Your task.
Reproduce all entries precisely, down to the last character.
— START OF Dataset entries —
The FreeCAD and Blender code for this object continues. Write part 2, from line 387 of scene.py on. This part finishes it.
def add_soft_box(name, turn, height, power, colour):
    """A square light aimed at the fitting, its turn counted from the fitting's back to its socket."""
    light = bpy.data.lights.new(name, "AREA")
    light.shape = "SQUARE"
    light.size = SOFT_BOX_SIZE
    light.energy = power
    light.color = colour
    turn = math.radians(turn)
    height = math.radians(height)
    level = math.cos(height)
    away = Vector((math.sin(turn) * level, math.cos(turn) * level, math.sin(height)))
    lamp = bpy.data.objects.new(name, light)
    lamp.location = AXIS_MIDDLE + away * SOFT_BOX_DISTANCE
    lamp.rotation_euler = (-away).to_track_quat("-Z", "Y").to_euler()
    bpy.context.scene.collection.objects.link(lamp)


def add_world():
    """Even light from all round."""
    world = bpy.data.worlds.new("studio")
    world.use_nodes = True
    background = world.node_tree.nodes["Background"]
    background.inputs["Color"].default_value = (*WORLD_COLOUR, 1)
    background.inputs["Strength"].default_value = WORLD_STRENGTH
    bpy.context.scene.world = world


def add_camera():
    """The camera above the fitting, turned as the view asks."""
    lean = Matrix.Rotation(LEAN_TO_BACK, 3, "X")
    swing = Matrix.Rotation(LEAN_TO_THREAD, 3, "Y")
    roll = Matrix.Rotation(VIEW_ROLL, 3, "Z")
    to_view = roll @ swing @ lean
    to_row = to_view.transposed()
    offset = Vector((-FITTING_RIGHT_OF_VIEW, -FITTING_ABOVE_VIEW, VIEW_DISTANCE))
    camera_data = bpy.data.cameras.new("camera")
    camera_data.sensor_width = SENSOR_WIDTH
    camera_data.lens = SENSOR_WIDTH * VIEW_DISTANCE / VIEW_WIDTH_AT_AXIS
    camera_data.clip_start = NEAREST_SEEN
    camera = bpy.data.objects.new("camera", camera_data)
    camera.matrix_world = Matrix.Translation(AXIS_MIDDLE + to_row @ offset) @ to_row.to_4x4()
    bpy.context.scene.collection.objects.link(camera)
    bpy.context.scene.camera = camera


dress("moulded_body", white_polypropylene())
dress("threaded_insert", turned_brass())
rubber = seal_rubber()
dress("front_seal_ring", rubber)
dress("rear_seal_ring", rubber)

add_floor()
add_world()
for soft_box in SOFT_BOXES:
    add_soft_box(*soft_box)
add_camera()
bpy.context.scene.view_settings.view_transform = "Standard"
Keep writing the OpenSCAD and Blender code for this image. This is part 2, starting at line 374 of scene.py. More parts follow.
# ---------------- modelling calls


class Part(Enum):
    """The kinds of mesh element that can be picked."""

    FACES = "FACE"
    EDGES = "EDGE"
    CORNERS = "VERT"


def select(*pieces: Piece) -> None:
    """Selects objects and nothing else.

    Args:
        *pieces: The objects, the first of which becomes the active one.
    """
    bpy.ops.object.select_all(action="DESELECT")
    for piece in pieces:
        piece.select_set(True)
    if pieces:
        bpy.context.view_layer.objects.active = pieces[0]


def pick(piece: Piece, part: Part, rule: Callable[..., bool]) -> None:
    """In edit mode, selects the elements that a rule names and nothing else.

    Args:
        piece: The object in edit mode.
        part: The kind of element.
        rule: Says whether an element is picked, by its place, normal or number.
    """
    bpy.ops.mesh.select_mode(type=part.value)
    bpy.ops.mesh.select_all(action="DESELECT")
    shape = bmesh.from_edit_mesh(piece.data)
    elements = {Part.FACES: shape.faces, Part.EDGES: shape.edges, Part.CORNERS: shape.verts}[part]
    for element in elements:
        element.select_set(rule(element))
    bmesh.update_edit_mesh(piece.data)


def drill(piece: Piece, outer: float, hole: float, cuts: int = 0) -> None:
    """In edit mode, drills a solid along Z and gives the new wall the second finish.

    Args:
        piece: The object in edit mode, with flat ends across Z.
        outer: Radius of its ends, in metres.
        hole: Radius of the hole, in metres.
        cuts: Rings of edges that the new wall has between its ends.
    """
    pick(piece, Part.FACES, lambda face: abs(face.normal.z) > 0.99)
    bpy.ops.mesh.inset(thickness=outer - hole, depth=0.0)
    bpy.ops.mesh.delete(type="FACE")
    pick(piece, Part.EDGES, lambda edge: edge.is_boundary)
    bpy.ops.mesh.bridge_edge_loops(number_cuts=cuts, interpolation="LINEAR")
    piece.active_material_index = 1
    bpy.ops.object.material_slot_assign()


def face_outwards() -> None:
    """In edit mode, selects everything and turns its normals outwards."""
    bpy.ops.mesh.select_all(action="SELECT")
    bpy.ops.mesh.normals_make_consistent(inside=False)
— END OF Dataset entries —
Written answer.
The FreeCAD and Blender code for this object continues. Write part 2, from line 387 of scene.py on. This part finishes it.
def add_soft_box(name, turn, height, power, colour):
    """A square light aimed at the fitting, its turn counted from the fitting's back to its socket."""
    light = bpy.data.lights.new(name, "AREA")
    light.shape = "SQUARE"
    light.size = SOFT_BOX_SIZE
    light.energy = power
    light.color = colour
    turn = math.radians(turn)
    height = math.radians(height)
    level = math.cos(height)
    away = Vector((math.sin(turn) * level, math.cos(turn) * level, math.sin(height)))
    lamp = bpy.data.objects.new(name, light)
    lamp.location = AXIS_MIDDLE + away * SOFT_BOX_DISTANCE
    lamp.rotation_euler = (-away).to_track_quat("-Z", "Y").to_euler()
    bpy.context.scene.collection.objects.link(lamp)


def add_world():
    """Even light from all round."""
    world = bpy.data.worlds.new("studio")
    world.use_nodes = True
    background = world.node_tree.nodes["Background"]
    background.inputs["Color"].default_value = (*WORLD_COLOUR, 1)
    background.inputs["Strength"].default_value = WORLD_STRENGTH
    bpy.context.scene.world = world


def add_camera():
    """The camera above the fitting, turned as the view asks."""
    lean = Matrix.Rotation(LEAN_TO_BACK, 3, "X")
    swing = Matrix.Rotation(LEAN_TO_THREAD, 3, "Y")
    roll = Matrix.Rotation(VIEW_ROLL, 3, "Z")
    to_view = roll @ swing @ lean
    to_row = to_view.transposed()
    offset = Vector((-FITTING_RIGHT_OF_VIEW, -FITTING_ABOVE_VIEW, VIEW_DISTANCE))
    camera_data = bpy.data.cameras.new("camera")
    camera_data.sensor_width = SENSOR_WIDTH
    camera_data.lens = SENSOR_WIDTH * VIEW_DISTANCE / VIEW_WIDTH_AT_AXIS
    camera_data.clip_start = NEAREST_SEEN
    camera = bpy.data.objects.new("camera", camera_data)
    camera.matrix_world = Matrix.Translation(AXIS_MIDDLE + to_row @ offset) @ to_row.to_4x4()
    bpy.context.scene.collection.objects.link(camera)
    bpy.context.scene.camera = camera


dress("moulded_body", white_polypropylene())
dress("threaded_insert", turned_brass())
rubber = seal_rubber()
dress("front_seal_ring", rubber)
dress("rear_seal_ring", rubber)

add_floor()
add_world()
for soft_box in SOFT_BOXES:
    add_soft_box(*soft_box)
add_camera()
bpy.context.scene.view_settings.view_transform = "Standard"
Keep writing the OpenSCAD and Blender code for this image. This is part 2, starting at line 374 of scene.py. More parts follow.
# ---------------- modelling calls


class Part(Enum):
    """The kinds of mesh element that can be picked."""

    FACES = "FACE"
    EDGES = "EDGE"
    CORNERS = "VERT"


def select(*pieces: Piece) -> None:
    """Selects objects and nothing else.

    Args:
        *pieces: The objects, the first of which becomes the active one.
    """
    bpy.ops.object.select_all(action="DESELECT")
    for piece in pieces:
        piece.select_set(True)
    if pieces:
        bpy.context.view_layer.objects.active = pieces[0]


def pick(piece: Piece, part: Part, rule: Callable[..., bool]) -> None:
    """In edit mode, selects the elements that a rule names and nothing else.

    Args:
        piece: The object in edit mode.
        part: The kind of element.
        rule: Says whether an element is picked, by its place, normal or number.
    """
    bpy.ops.mesh.select_mode(type=part.value)
    bpy.ops.mesh.select_all(action="DESELECT")
    shape = bmesh.from_edit_mesh(piece.data)
    elements = {Part.FACES: shape.faces, Part.EDGES: shape.edges, Part.CORNERS: shape.verts}[part]
    for element in elements:
        element.select_set(rule(element))
    bmesh.update_edit_mesh(piece.data)


def drill(piece: Piece, outer: float, hole: float, cuts: int = 0) -> None:
    """In edit mode, drills a solid along Z and gives the new wall the second finish.

    Args:
        piece: The object in edit mode, with flat ends across Z.
        outer: Radius of its ends, in metres.
        hole: Radius of the hole, in metres.
        cuts: Rings of edges that the new wall has between its ends.
    """
    pick(piece, Part.FACES, lambda face: abs(face.normal.z) > 0.99)
    bpy.ops.mesh.inset(thickness=outer - hole, depth=0.0)
    bpy.ops.mesh.delete(type="FACE")
    pick(piece, Part.EDGES, lambda edge: edge.is_boundary)
    bpy.ops.mesh.bridge_edge_loops(number_cuts=cuts, interpolation="LINEAR")
    piece.active_material_index = 1
    bpy.ops.object.material_slot_assign()


def face_outwards() -> None:
    """In edit mode, selects everything and turns its normals outwards."""
    bpy.ops.mesh.select_all(action="SELECT")
    bpy.ops.mesh.normals_make_consistent(inside=False)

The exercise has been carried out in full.